How to perform the update:
All commercially available modules come equipped with the latest update. However, for those who are using older modules, it is possible to do it yourself.
If you don't feel comfortable with this technical procedure, please send me an email (sav at kaona.fr), and we will find an exchange procedure.

Download the desired firmware version and decompress it to obtain a file ending with .hex.

Remove Skippy from its location and UNPLUG the power cable from the module.

Use the following method from your computer (Mac, Windows, Linux). You do not need to remove the controller card (Teensy) to perform this operation (you will need a USB/micro USB cable and to download an application). https://www.pjrc.com/teensy/loader.html When you connect Skippy to your computer, it is normal for it to start up as usual.

After applying the update method, Skippy will immediately restart and display "version 2.2" upon startup.

Disconnect the USB cable.

Make sure the SD card is still securely inserted.

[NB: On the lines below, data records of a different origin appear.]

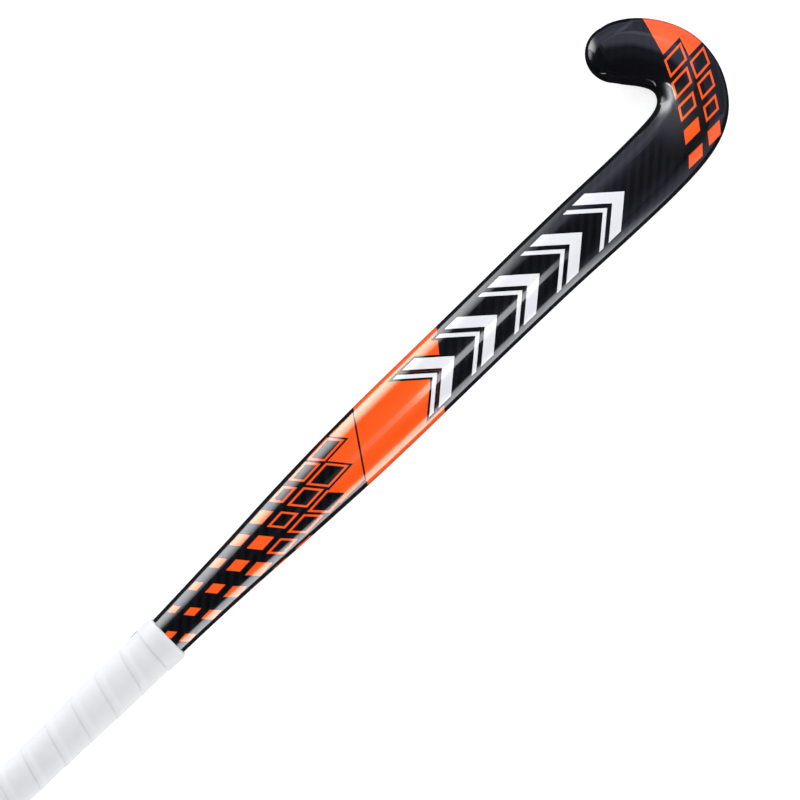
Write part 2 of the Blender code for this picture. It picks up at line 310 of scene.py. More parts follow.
def softbox(name, where, aim, width, length, strength, heights=None, lengths=None, colour=(1.0, 1.0, 1.0)):
    """Rectangular lamp that faces its aim, with a strength for each square metre.

    heights and lengths are rows of (share, level) for how its glow changes upward and up the stick.
    """
    light = bpy.data.lights.new(name, "AREA")
    light.shape = "RECTANGLE"
    light.size = width
    light.size_y = length
    light.energy = width * length * math.pi
    light.color = colour
    lamp = bpy.data.objects.new(name, light)
    lamp.location = on_stick(*where)
    away = (lamp.location - on_stick(*aim)).normalized()
    side = Vector((0.0, 1.0, 0.0)).cross(away).normalized()
    along = away.cross(side)
    lamp.rotation_euler = Matrix((side, along, away)).transposed().to_euler()
    lamp.visible_camera = False
    bpy.context.scene.collection.objects.link(lamp)
    light.use_nodes = True
    height, way, _ = place_parts(light, "ShaderNodeNewGeometry", "Parametric")
    if side.z <= 0:
        height = maths(light, "SUBTRACT", 1.0, height)
    level = maths(light, "ADD", strength, 0.0)
    for share, stops in ((height, heights), (way, lengths)):
        if stops:
            level = maths(light, "MULTIPLY", ramp_node(light, share, stops), level)
    plug_in(light, light.node_tree.nodes["Emission"], Strength=level)
    return lamp


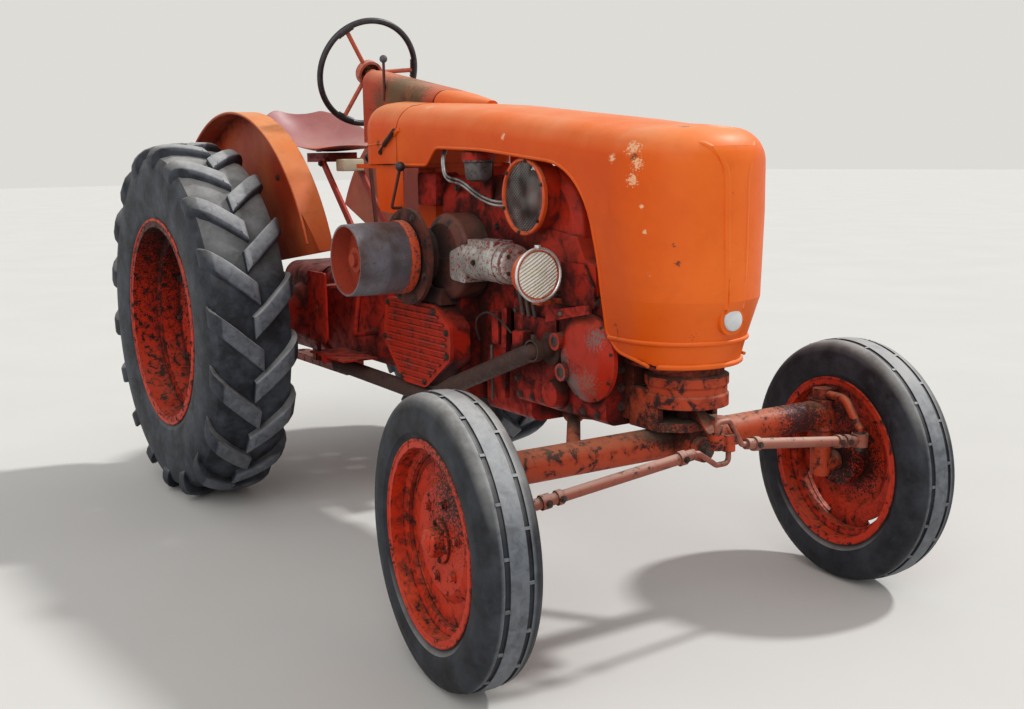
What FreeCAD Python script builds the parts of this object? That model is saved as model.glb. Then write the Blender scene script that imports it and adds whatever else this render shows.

Return the module to its location by reconnecting the power cable.
Version 2.21 Updates:
Version 2.2 Update
 The BPM range is now from 10 to 600.
 BPM change for a single track can now be done in realtime without interrupting other tracks.
 Two external clocks are available:
CLK Mode: The clock is calculated based on the average of the inputs, allowing adjustments of Skippy's polyrhythmic functions to the external world. The choice of multiplier applies to this clock. The Clock Out follows this clock.
MATRIX Mode: The clock is matrixbased and adjusts precisely to external pulses (enabling external swing or step advance, for example). Polyrhythmic functions in this case will be adjusted based on an average of the pulse rate. The Clock Out follows this clock. Multipliers do not apply to this clock.
Both clocks can also accept a Trigger or Gate signal.
 Enhanced Jazzy function: Added Bossa, Folk, Funk, Jazz patterns. The Begin and End functions now apply to the Jazzy function as well.
 Gaussian function can be overlaid on Jazzy, Euclid, and Tiles functions, allowing for progressive Euclidean rhythms, for example.